While there are security and cultural concerns involved, the driving force behind ASEAN integration remains trade—intra-regional trade, as had been the rationale for the most successful attempt at regionalism so far, the European Economic Community (EEC), now transformed and expanded into the European Union (EU).
In regionalism, the sovereignty and integrity of each national government remains paramount, and this allows for collaboration without excessive external control. Britain’s departure from the EU, Brexit, in this context, was when that balance was lost.
Towards improving federal-state relations in Malaysia
And so, within an accidental country like Malaysia—formed as a federation so that its disparate parts would not lose their core integrity—the dynamics of balance and the goals of social justice need to be kept. They have not been, due to the overpowering logic of majoritarian ethnocentrism.
As the first vital steps in rectifying this historical misstep, the Penang State Government proposed in 20221 that:
1. A Federal-State Relations Commission be created at the federal level “to examine and review in entirety the working arrangements between the federal government and the states relating to powers, functions and responsibilities on all legislative, administrative, financial, and socio-economic matters within the constitutional framework.

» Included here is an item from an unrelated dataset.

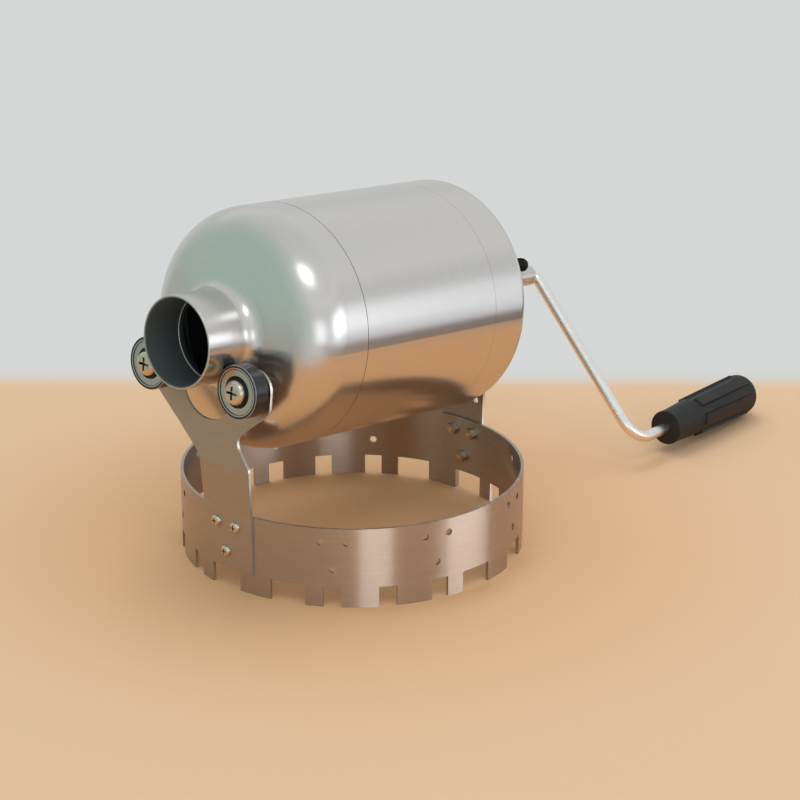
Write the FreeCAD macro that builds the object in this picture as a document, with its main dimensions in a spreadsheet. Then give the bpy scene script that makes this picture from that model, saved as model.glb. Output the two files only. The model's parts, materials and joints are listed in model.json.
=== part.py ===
import FreeCAD, Part
import math
import os
import Sketcher

# Stovetop coffee bean roaster, in millimetres. +Z is up, the origin is the centre of the stand's
# ring on the surface that it stands on, and +Y runs from the drum's mouth to its crank.
# The drum's own frame has its origin at the centre of the mouth, Z along the drum's axis towards
# the crank and Y downwards, square to that axis.

# ---------------------------------------------------------------- driving dimensions
SIZES = {
    # sheet metal stand
    "ring_radius": 87.0,          # outer face of the outer band
    "stand_gauge": 1.5,           # sheet of both bands
    "ring_height": 40.5,
    "notch_height": 10.4,         # from the feet up to the top of the gaps
    "cut_margin": 2.0,            # that a cut through the sheet runs past both of its faces
    "band_end_angle": 8.5,        # from the upright's middle to the outer band's end
    "lap_angle": 9.0,             # of the inner band under the outer one, past the middle
    "upright_side": 20.5,         # from the middle to the side that runs on into the band
    "bend_height": 64.0,          # where the uprights bend square to the drum's axis
    "corner_round": 3.0,
    "waist_round": 6.0,
    "root_rise": 1.0,             # from the bend up to where the plates widen
    # screwed joints of the bands
    "screw_hole_radius": 1.75,
    "screw_pitch": 6.5,           # half the distance between the two upper holes
    "screw_upper": 33.5,
    "screw_lower": 19.5,
    "spare_hole_x": 7.6,
    "spare_hole_z": 52.2,
    # place of the drum
    "axis_side": -17.0,
    "axis_tilt": 6.27,            # degrees, mouth end higher
    "mouth_reach": 16.3,          # of the drum's mouth in front of the ring
    "mouth_z": 126.9,
    # drum
    "neck_radius": 22.4,
    "drum_radius": 59.2,
    "drum_gauge": 1.0,
    "neck_gauge": 1.2,
    "dome_lead": 5.13,            # from the fork's front face to the corner under the flare
    "flare_radius": 8.0,
    "dome_collar": 0.1,           # straight collar between the neck tube's end and the flare
    "dome_rake": 9.6,             # rise of the dome's face from the neck to the wall
    "knuckle_radius": 21.0,
    "dome_depth": 40.4,           # from the corner under the flare to the front seam
    "cap_depth": 25.5,            # from the rear seam to the drum's flat end
    "rear_corner": 5.0,
    "joggle_length": 7.0,
    "seam_gap": 0.35,
    # vanes inside the drum
    "vane_height": 12.0,
    "vane_foot": 8.0,
    "vane_margin": 6.0,           # between a vane's ends and the seams
    "vane_gauge": 1.2,
    # shaft and its seat in the rear upright
    "hub_radius": 14.0,
    "hub_thick": 2.0,
    "hub_gap": 1.64,              # between the hub and the bush
    "stud_radius": 4.0,
    "nut_thick": 5.0,
    "nut_flats": 13.0,
    "washer_radius": 8.5,
    "washer_thick": 1.2,
    "shaft_radius": 5.5,
    "shaft_length": 71.7,         # behind the hub
    "shaft_edge": 0.8,
    "stud_overrun": 1.5,          # of a threaded end past its nut
    "bush_radius": 8.0,
    "bush_flange": 11.0,
    "bush_flange_thick": 1.8,
    "head_side": 16.0,            # half the width of the rear upright's head
    "head_rise": 3.0,             # of the head above the slot's bush
    "head_waist_left": 12.0,      # heights of the head's lower corners above the bend
    "head_waist_right": 20.0,
    # rollers under the neck
    "roller_radius": 13.0,
    "roller_width": 8.0,
    "roller_span": 30.0,          # half the distance between their bolts
    "race_inner": 7.5,
    "race_outer": 10.8,
    "roller_bore": 5.0,
    "ball_radius": 2.2,
    "edge_round": 0.5,
    "shield_gauge": 0.4,
    "spacer_length": 3.5,
    "spacer_radius": 6.6,
    "bolt_radius": 3.0,
    "bolt_head_radius": 6.03,
    "bolt_head_height": 3.3,
    "thin_nut_thick": 3.2,
    "thin_nut_flats": 10.0,
    "arm_round": 9.5,
    "arm_margin": 1.5,            # of an arm's outer side past its round
    "arm_shoulder": 10.0,         # from the bolts down to the corner under the arms
    "fork_waist": 18.6,           # half the width of the fork's lower corners
    "fork_waist_rise": 14.0,      # and their height above the bend
    "saddle_radius": 18.0,
    "saddle_drop": 23.0,          # from the drum's axis to the middle of the saddle's round
    "saddle_lip": 4.0,
    "thread_overrun": 0.8,        # of a screw past its nut
    # foot screws
    "foot_screw_radius": 1.5,
    "foot_head_radius": 2.8,
    "foot_head_height": 1.9,
    "foot_nut_thick": 2.4,
    "foot_nut_flats": 5.5,
    # crank
    "rod_radius": 3.0,
    "rod_grip_depth": 22.0,       # of the rod in the shaft's end
    "crank_angle": 50.1,          # degrees below level at rest
    "crank_lead": 0.2,            # straight rod between the shaft's end and the first bend
    "crank_radius": 105.2,
    "crank_slant": 15.2,          # how far the arm leans back over its length
    "crank_inset": 5.64,          # degrees that the grip's axis closes on the drum's
    "shaft_bend": 5.7,            # radius of the rod's bend beside the shaft
    "elbow_bend": 14.0,           # and of its bend before the grip
    "clamp_place": 8.0,           # of the clamp screw from the shaft's end
    "clamp_radius": 2.5,
    "clamp_head_radius": 4.25,
    "clamp_head_height": 4.6,
    "clamp_head_round": 3.0,
    # grip
    "grip_start": 29.6,
    "grip_length": 84.5,
    "grip_near_radius": 9.2,      # of the barrel behind the rim
    "grip_middle_radius": 10.2,   # where the panels start
    "grip_far_radius": 11.0,      # where they end
    "grip_rim_radius": 9.5,       # of the rim at the end by the elbow
    "grip_rim_width": 2.2,
    "grip_knob_radius": 11.4,     # of the swollen end past the panels
    "grip_knob_round": 5.0,
    "grip_dome": 6.0,             # from the knob's corner to the tip of the cap
    "cap_crown": 1.7,             # of the cap past the rim of its well
    "panel_start": 25.4,
    "panel_end": 74.4,
    "panel_rise": 0.9,
    "panel_near_round": 1.5,
    "panel_far_round": 2.5,
    "panel_width": 6.2,
    "panel_turn": 5.7,            # degrees from the crank's arm to the first panel
    "well_radius": 6.6,
    "well_depth": 15.0,
    # running clearances
    "slide_gap": 0.3,
    "turn_gap": 0.08,
    "seat_gap": 0.05,
}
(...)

2. An All-States Collaboration Committee on Decentralisation be established “to enhance both formal and informal cooperation and consensus building among the states to further their shared interests and to develop mechanisms to coordinate their collective response on federal-state issues, and;
3. Federal-State Relations Improvement Committees be formed at the state level “report upon matters concerning all operational and administrative working arrangements between federal and state government agencies, on finance, health, social welfare, education, road works, disaster management, flood mitigation, trade and industry, and the civil service.
References
1 Gooi Hsiao Leung, Ooi Kee Beng and Francis Loh Kok Wah: Enabling Decentralisation and Improving Federal-State Relations in the Federation of Malaysia. Penang Institute, George Town, Malaysia: 2022.